- **Problem to work on**: Only the lines from the start up to and including the line containing "return Vector(gear_x +" should be repeated, word for word.

- **Data excerpt**:
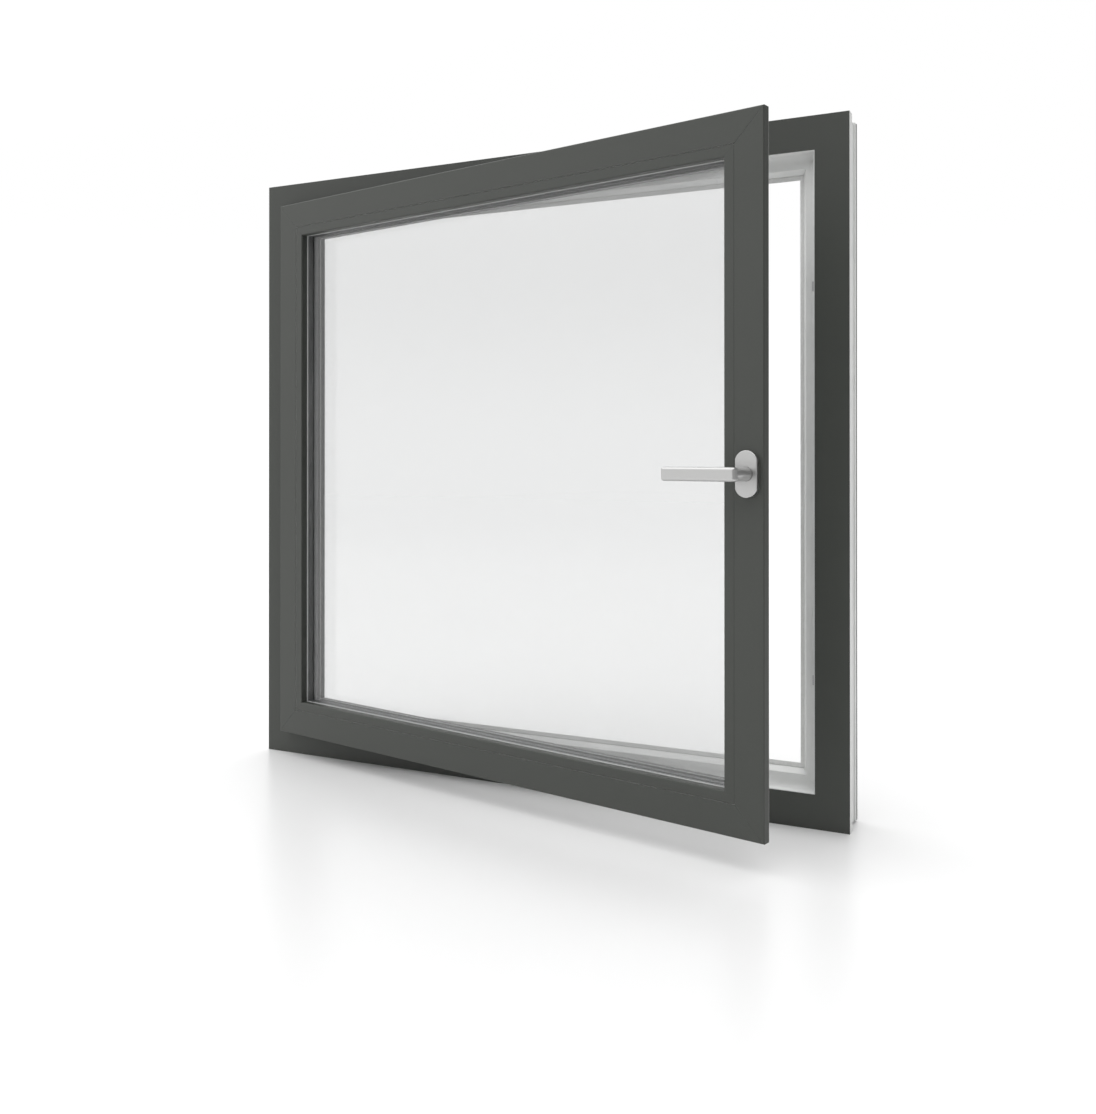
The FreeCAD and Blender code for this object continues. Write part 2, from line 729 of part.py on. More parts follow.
def gearbox_cover():
    plate = box((case_x, case_back - case_wall, case_low), (groove_x - 0.3, case_back, case_high))
    lug = box((groove_x - 1.0, case_back - case_wall, lug_low), (lug_end, case_back, lug_high))
    return plate.fuse(lug).removeSplitter()


hub_bore = rod(hub_radius + 0.05, (gear_x, 0.0, handle_height), (0, 1, 0), 80.0)
pocket_end = sash_width - overlap_width + 1.0
pocket_low = (case_x - 0.3, case_front - 0.3, case_low - 0.3)
case_pocket = box(pocket_low, (pocket_end, case_back + 0.3, case_high + 0.3))
spindle_hole = rod(8.0, (gear_x, -1.0, handle_height), (0, 1, 0), 30.0)

# ---- Handle ---------------------------------------------------------------------------------------
spindle_half = spindle_side / 2.0


def handle_lever():
    """Flat lever with rounded edges on a round neck. At rest it points to the hinge side."""
    high_x = gear_x + neck_radius
    grip = box((high_x - lever_length, -handle_reach, handle_height - lever_height / 2.0),
               (high_x, -handle_reach + lever_depth, handle_height + lever_height / 2.0))
    grip = grip.makeFillet(4.0, grip.Edges)
    neck = rod(neck_radius, (gear_x, -handle_reach + 6.0, handle_height), (0, 1, 0), handle_reach - 6.0 - 4.4)
    body = grip.fuse(neck)
    half = spindle_half + 0.02
    socket = box((gear_x - half, -45.0, handle_height - half), (gear_x + half, 10.0, handle_height + half))
    return body.cut(socket).removeSplitter().Solids[0]


spindle_low = (gear_x - spindle_half, -44.0, handle_height - spindle_half)
spindle = box(spindle_low, (gear_x + spindle_half, case_back - 1.0, handle_height + spindle_half))


def oval(half_width, straight, half_height, low, high):
    """Plate with straight sides and flatter-than-round ends, between two depths."""
    def at(x, z):
        return Vector(gear_x + x, low, handle_height + z)

    edges = [
        Part.makeLine(at(half_width, -straight), at(half_width, straight)),
        Part.Arc(at(half_width, straight), at(0, half_height), at(-half_width, straight)).toShape(),
        Part.makeLine(at(-half_width, straight), at(-half_width, -straight)),
        Part.Arc(at(-half_width, -straight), at(0, -half_height), at(half_width, -straight)).toShape(),
    ]
    return Part.Face(Part.Wire(edges)).extrude(Vector(0, high - low, 0))


def rosette_cover():
    """Metal cover pressed over the base; its front edge is rounded."""
    shell = oval(rosette_half_width, rosette_straight, rosette_half_height, -rosette_depth, 0.0)
    front = [edge for edge in shell.Edges if abs(edge.BoundBox.YMax + rosette_depth) < 1e-6]
    shell = shell.makeFillet(1.0, front)
    wall = 1.6
    inner_width = rosette_half_width - wall
    inner_height = rosette_half_height - wall
    hollow = oval(inner_width, rosette_straight, inner_height, -rosette_depth + 1.8, 1.0)
    hole = rod(neck_radius + 0.35, (gear_x, -20.0, handle_height), (0, 1, 0), 40.0)
    return shell.cut(hollow).cut(hole).Solids[0]


def rosette_base():
    plate = oval(rosette_half_width - 1.8, rosette_straight, rosette_half_height - 1.8, -4.0, 0.0)
    return plate.cut(rod(6.5, (gear_x, -20.0, handle_height), (0, 1, 0), 40.0)).Solids[0]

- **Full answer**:
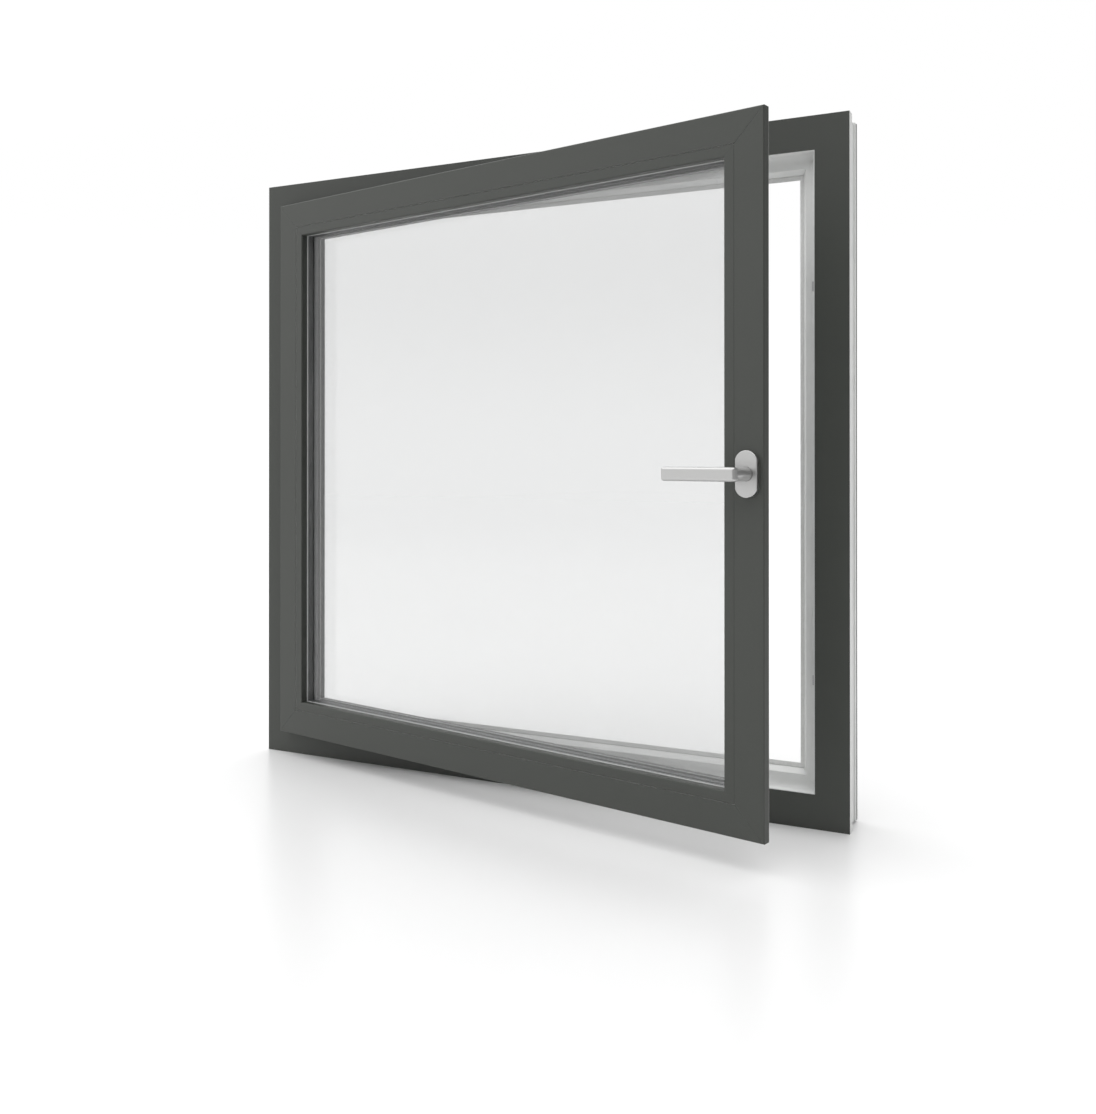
The FreeCAD and Blender code for this object continues. Write part 2, from line 729 of part.py on. More parts follow.
def gearbox_cover():
    plate = box((case_x, case_back - case_wall, case_low), (groove_x - 0.3, case_back, case_high))
    lug = box((groove_x - 1.0, case_back - case_wall, lug_low), (lug_end, case_back, lug_high))
    return plate.fuse(lug).removeSplitter()


hub_bore = rod(hub_radius + 0.05, (gear_x, 0.0, handle_height), (0, 1, 0), 80.0)
pocket_end = sash_width - overlap_width + 1.0
pocket_low = (case_x - 0.3, case_front - 0.3, case_low - 0.3)
case_pocket = box(pocket_low, (pocket_end, case_back + 0.3, case_high + 0.3))
spindle_hole = rod(8.0, (gear_x, -1.0, handle_height), (0, 1, 0), 30.0)

# ---- Handle ---------------------------------------------------------------------------------------
spindle_half = spindle_side / 2.0


def handle_lever():
    """Flat lever with rounded edges on a round neck. At rest it points to the hinge side."""
    high_x = gear_x + neck_radius
    grip = box((high_x - lever_length, -handle_reach, handle_height - lever_height / 2.0),
               (high_x, -handle_reach + lever_depth, handle_height + lever_height / 2.0))
    grip = grip.makeFillet(4.0, grip.Edges)
    neck = rod(neck_radius, (gear_x, -handle_reach + 6.0, handle_height), (0, 1, 0), handle_reach - 6.0 - 4.4)
    body = grip.fuse(neck)
    half = spindle_half + 0.02
    socket = box((gear_x - half, -45.0, handle_height - half), (gear_x + half, 10.0, handle_height + half))
    return body.cut(socket).removeSplitter().Solids[0]


spindle_low = (gear_x - spindle_half, -44.0, handle_height - spindle_half)
spindle = box(spindle_low, (gear_x + spindle_half, case_back - 1.0, handle_height + spindle_half))


def oval(half_width, straight, half_height, low, high):
    """Plate with straight sides and flatter-than-round ends, between two depths."""
    def at(x, z):
        return Vector(gear_x + x, low, handle_height + z)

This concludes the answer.